- Born: September 14, 1974 (age 51) Fort Collins, Colorado, U.S.
- Spouse: Trista Rehn ​(m. 2003)​
- Children: 2

= Ryan Sutter =

American television personality

Ryan Allen Sutter (born September 14, 1974) is an American television personality and former professional football player. He is the winner on the first season of the dating competition reality TV show The Bachelorette, chosen by inaugural star Trista Rehn. Sutter, a Colorado firefighter, and Rehn were married in a televised wedding on ABC in December 2003.

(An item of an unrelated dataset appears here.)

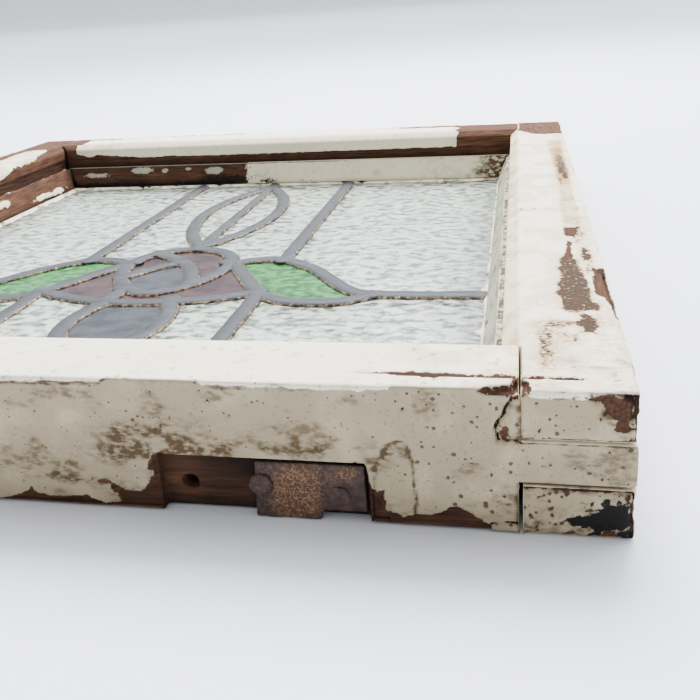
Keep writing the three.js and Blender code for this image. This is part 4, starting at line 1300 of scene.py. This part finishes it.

Prior to his time on the show, Sutter was a college football defensive back with the Colorado Buffaloes football team, and played briefly for the National Football League (NFL).

==Career==
Born in Fort Collins, Colorado, Sutter is a firefighter in that state.

===Sports===

====Football career====
Sutter was a defensive back in college with the Colorado Buffaloes football team. He was drafted by the Baltimore Ravens in the fifth round of the 1998 NFL draft. He was cut late in the 1998 training camp. He then signed with the Carolina Panthers a few days later, not making the active roster until November 28, 1998 (he had been on the Panthers practice squad). In the first play of his first game in the NFL, he injured his shoulder while making a tackle against the New York Jets. He was immediately placed on injured reserve and eventually released. The following summer, he signed with the Seattle Seahawks, but was cut. In 2000, Sutter played one season for the Barcelona Dragons of NFL Europe. In the spring of 2005, Ryan was invited to a tryout with the New Orleans Saints, but suffered a knee injury during the minicamp. He has not been in the NFL since.

His "5 seconds" of game time (1 play) is generally recognized as the shortest NFL career ever.

====Other====
Ryan Sutter was a competitor on season 9 of American Ninja Warrior. In the Denver Qualifiers, he failed on the third obstacle, the Bouncing Spider, and did not qualify for the Denver Finals.

==Personal life==
As of 2020, the Sutters live in Avon, Colorado. Ryan Sutter worked for several years as a Vail, Colorado firefighter, and in February 2020 joined the Denver Fire Department. The Sutters had son Maxwell Alston on July 26, 2007, and a daughter, Blakesley Grace on April 3, 2009.

On June 10, 2011, Ryan and Trista Sutter appeared in a Hands Only CPR public service announcement for the American Heart Association and the Ad Council.